━━━ Data provided
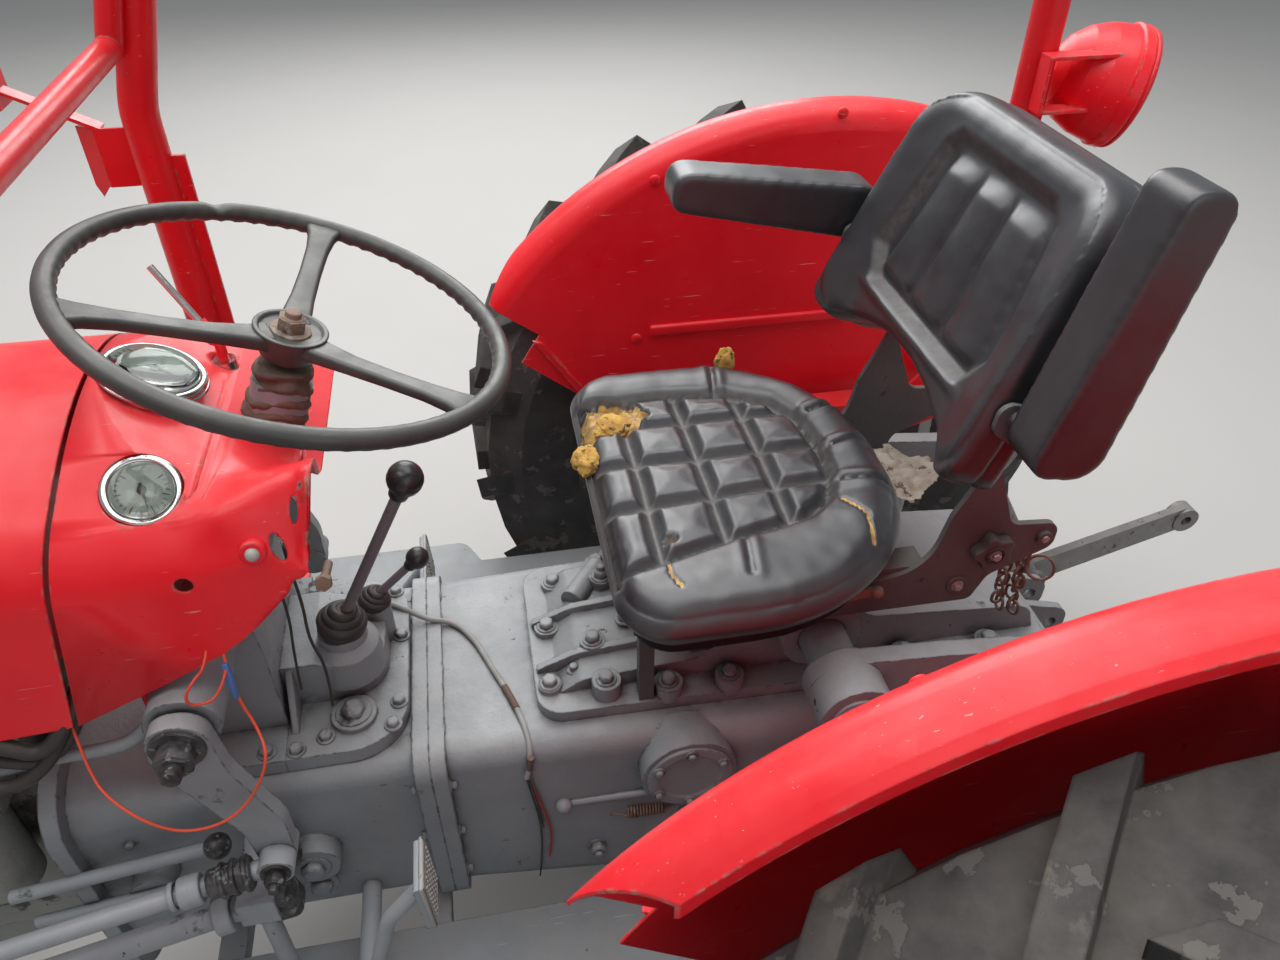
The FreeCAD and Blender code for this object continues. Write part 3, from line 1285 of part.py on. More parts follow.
save("engine", engine())
save("exhaust", exhaust())
save("front_bolster", front_bolster())
save("front_axle", front_axle())
save_pair("radius_rods", radius_rod())
save("radiator", radiator())
save("cooling_fan", cooling_fan())
save("fuel_tank", fuel_tank())
save("clutch_housing", clutch_housing())
save("gearbox_cover", gearbox_cover())
save("gear_levers", gear_levers())
save("centre_housing", centre_housing())
save_pair("axle_tubes", axle_tube())
save("rear_cover", rear_cover())
save("lift_cover", lift_cover())
save("drawbar", drawbar())
save("steering_box", steering_box())
save("instrument_cowl", instrument_cowl())
save("dash_fittings", dash_fittings())
save_pair("fenders", fender())
save("footplates", footplates())
save("pedals", pedals())
save_pair("front_posts", front_post())
save_pair("rear_posts", rear_post())
save("roof_frame", roof_frame())
save("front_cross_tube", front_cross_tube())
save("work_lamp", work_lamp())
save("seat_frame", seat_frame())
save("seat_cushion", seat_cushion())
save("seat_back", seat_back())
save("hood", hood())
save("grille", grille())
save_pair("headlamps", headlamp())
save("steering_wheel", steering_wheel())
save_sides("knuckle", knuckle())
save_sides("front_rim", front_rim())
save_sides("front_tyre", front_tyre())
save_sides("rear_rim", rear_rim())
save_sides("rear_tyre", rear_tyre())
save_sides("drop_arm", drop_arm())
save_sides("drag_link", drag_link())
save("lift_arms", lift_arms())
save_sides("lift_rod", lift_rod())
save_sides("lower_link", lower_link())
save("armrest_left", armrest(armrest_folded))
save("armrest_right", mirrored(armrest(armrest_rise)))
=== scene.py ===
import bmesh
import bpy
import math
import numpy as np
import random
from mathutils import Matrix, Vector, noise


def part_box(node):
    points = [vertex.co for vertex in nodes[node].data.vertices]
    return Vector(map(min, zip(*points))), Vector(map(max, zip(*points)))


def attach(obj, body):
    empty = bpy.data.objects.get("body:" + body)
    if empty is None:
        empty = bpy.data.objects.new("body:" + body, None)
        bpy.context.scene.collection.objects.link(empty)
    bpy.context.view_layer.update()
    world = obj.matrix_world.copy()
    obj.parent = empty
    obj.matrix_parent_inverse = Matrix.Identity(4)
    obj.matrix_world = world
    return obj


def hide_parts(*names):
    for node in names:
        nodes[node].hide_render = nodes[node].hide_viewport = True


# Compact farm tractor with a four-post safety frame, worn red sheet metal and grey castings.
# Metres, +X forward, +Y left, +Z up. Places along the tractor are measured from the rear axle.

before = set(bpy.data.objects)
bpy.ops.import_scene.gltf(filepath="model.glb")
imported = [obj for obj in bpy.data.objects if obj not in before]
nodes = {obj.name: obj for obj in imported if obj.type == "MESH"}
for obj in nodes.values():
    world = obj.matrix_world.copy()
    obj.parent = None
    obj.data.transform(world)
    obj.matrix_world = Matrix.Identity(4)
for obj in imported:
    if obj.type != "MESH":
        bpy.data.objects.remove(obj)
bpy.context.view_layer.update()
rearAxleX = sum(corner.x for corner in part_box("rear_rim_left")) / 2
bpy.context.scene.view_settings.view_transform = "Standard"
random.seed(7)
print("frame loaded:", len(nodes), "CAD nodes")


def at(x, y, z):
    return Vector((rearAxleX + x, y, z))


# Selecting, editing and finishing pieces
def settle():
    if bpy.context.mode != "OBJECT":
        bpy.ops.object.mode_set(mode="OBJECT")
    bpy.ops.object.select_all(action="DESELECT")


def pick(piece):
    settle()
    piece.select_set(True)
    bpy.context.view_layer.objects.active = piece
    return piece


def fixPlace(piece):
    pick(piece)
    bpy.ops.object.transform_apply(location=True, rotation=True, scale=True)
    return piece


def block(centre, size, turn=(0, 0, 0)):
    settle()
    bpy.ops.mesh.primitive_cube_add(size=1, location=centre, rotation=turn)
    bpy.context.object.scale = size
    return fixPlace(bpy.context.object)


def barrel(start, end, radius, sides=24, endRadius=None):
    start, end = Vector(start), Vector(end)
    along = end - start
    turn = along.to_track_quat("Z", "Y").to_euler()
    settle()
    if endRadius is None:
        bpy.ops.mesh.primitive_cylinder_add(vertices=sides, radius=radius, depth=along.length,
                                            location=(start + end) / 2, rotation=turn)
    else:
        bpy.ops.mesh.primitive_cone_add(vertices=sides, radius1=radius, radius2=endRadius, depth=along.length,
                                        location=(start + end) / 2, rotation=turn)
    return fixPlace(bpy.context.object)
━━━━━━
Task statement => Write out the whole listing again, exactly as it stands.

Written response =>
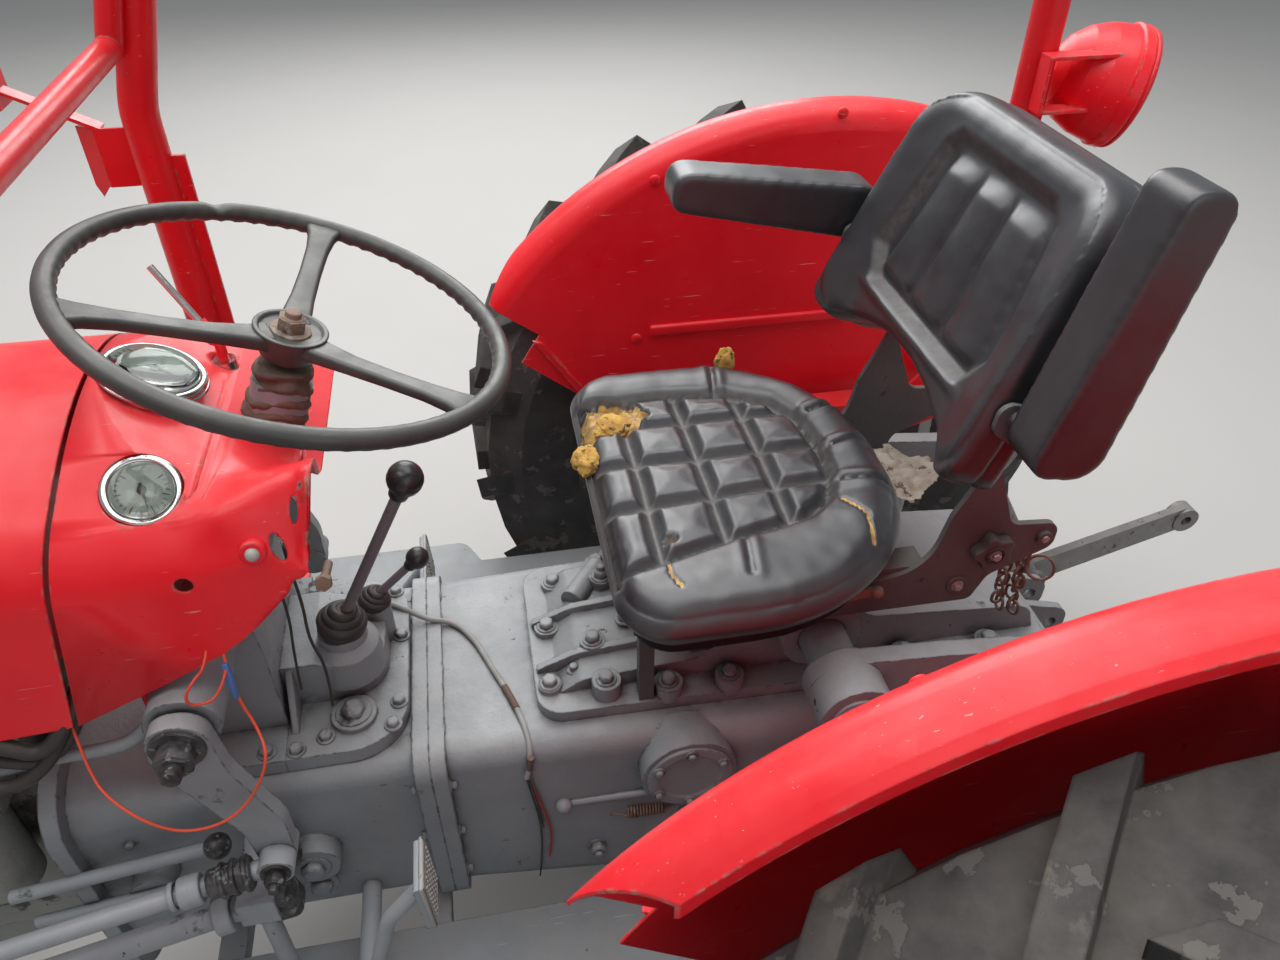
The FreeCAD and Blender code for this object continues. Write part 3, from line 1285 of part.py on. More parts follow.
save("engine", engine())
save("exhaust", exhaust())
save("front_bolster", front_bolster())
save("front_axle", front_axle())
save_pair("radius_rods", radius_rod())
save("radiator", radiator())
save("cooling_fan", cooling_fan())
save("fuel_tank", fuel_tank())
save("clutch_housing", clutch_housing())
save("gearbox_cover", gearbox_cover())
save("gear_levers", gear_levers())
save("centre_housing", centre_housing())
save_pair("axle_tubes", axle_tube())
save("rear_cover", rear_cover())
save("lift_cover", lift_cover())
save("drawbar", drawbar())
save("steering_box", steering_box())
save("instrument_cowl", instrument_cowl())
save("dash_fittings", dash_fittings())
save_pair("fenders", fender())
save("footplates", footplates())
save("pedals", pedals())
save_pair("front_posts", front_post())
save_pair("rear_posts", rear_post())
save("roof_frame", roof_frame())
save("front_cross_tube", front_cross_tube())
save("work_lamp", work_lamp())
save("seat_frame", seat_frame())
save("seat_cushion", seat_cushion())
save("seat_back", seat_back())
save("hood", hood())
save("grille", grille())
save_pair("headlamps", headlamp())
save("steering_wheel", steering_wheel())
save_sides("knuckle", knuckle())
save_sides("front_rim", front_rim())
save_sides("front_tyre", front_tyre())
save_sides("rear_rim", rear_rim())
save_sides("rear_tyre", rear_tyre())
save_sides("drop_arm", drop_arm())
save_sides("drag_link", drag_link())
save("lift_arms", lift_arms())
save_sides("lift_rod", lift_rod())
save_sides("lower_link", lower_link())
save("armrest_left", armrest(armrest_folded))
save("armrest_right", mirrored(armrest(armrest_rise)))
=== scene.py ===
import bmesh
import bpy
import math
import numpy as np
import random
from mathutils import Matrix, Vector, noise


def part_box(node):
    points = [vertex.co for vertex in nodes[node].data.vertices]
    return Vector(map(min, zip(*points))), Vector(map(max, zip(*points)))


def attach(obj, body):
    empty = bpy.data.objects.get("body:" + body)
    if empty is None:
        empty = bpy.data.objects.new("body:" + body, None)
        bpy.context.scene.collection.objects.link(empty)
    bpy.context.view_layer.update()
    world = obj.matrix_world.copy()
    obj.parent = empty
    obj.matrix_parent_inverse = Matrix.Identity(4)
    obj.matrix_world = world
    return obj


def hide_parts(*names):
    for node in names:
        nodes[node].hide_render = nodes[node].hide_viewport = True


# Compact farm tractor with a four-post safety frame, worn red sheet metal and grey castings.
# Metres, +X forward, +Y left, +Z up. Places along the tractor are measured from the rear axle.

before = set(bpy.data.objects)
bpy.ops.import_scene.gltf(filepath="model.glb")
imported = [obj for obj in bpy.data.objects if obj not in before]
nodes = {obj.name: obj for obj in imported if obj.type == "MESH"}
for obj in nodes.values():
    world = obj.matrix_world.copy()
    obj.parent = None
    obj.data.transform(world)
    obj.matrix_world = Matrix.Identity(4)
for obj in imported:
    if obj.type != "MESH":
        bpy.data.objects.remove(obj)
bpy.context.view_layer.update()
rearAxleX = sum(corner.x for corner in part_box("rear_rim_left")) / 2
bpy.context.scene.view_settings.view_transform = "Standard"
random.seed(7)
print("frame loaded:", len(nodes), "CAD nodes")


def at(x, y, z):
    return Vector((rearAxleX + x, y, z))


# Selecting, editing and finishing pieces
def settle():
    if bpy.context.mode != "OBJECT":
        bpy.ops.object.mode_set(mode="OBJECT")
    bpy.ops.object.select_all(action="DESELECT")


def pick(piece):
    settle()
    piece.select_set(True)
    bpy.context.view_layer.objects.active = piece
    return piece


def fixPlace(piece):
    pick(piece)
    bpy.ops.object.transform_apply(location=True, rotation=True, scale=True)
    return piece


def block(centre, size, turn=(0, 0, 0)):
    settle()
    bpy.ops.mesh.primitive_cube_add(size=1, location=centre, rotation=turn)
    bpy.context.object.scale = size
    return fixPlace(bpy.context.object)


def barrel(start, end, radius, sides=24, endRadius=None):
    start, end = Vector(start), Vector(end)
    along = end - start
    turn = along.to_track_quat("Z", "Y").to_euler()
    settle()
    if endRadius is None:
        bpy.ops.mesh.primitive_cylinder_add(vertices=sides, radius=radius, depth=along.length,
                                            location=(start + end) / 2, rotation=turn)
    else:
        bpy.ops.mesh.primitive_cone_add(vertices=sides, radius1=radius, radius2=endRadius, depth=along.length,
                                        location=(start + end) / 2, rotation=turn)
    return fixPlace(bpy.context.object)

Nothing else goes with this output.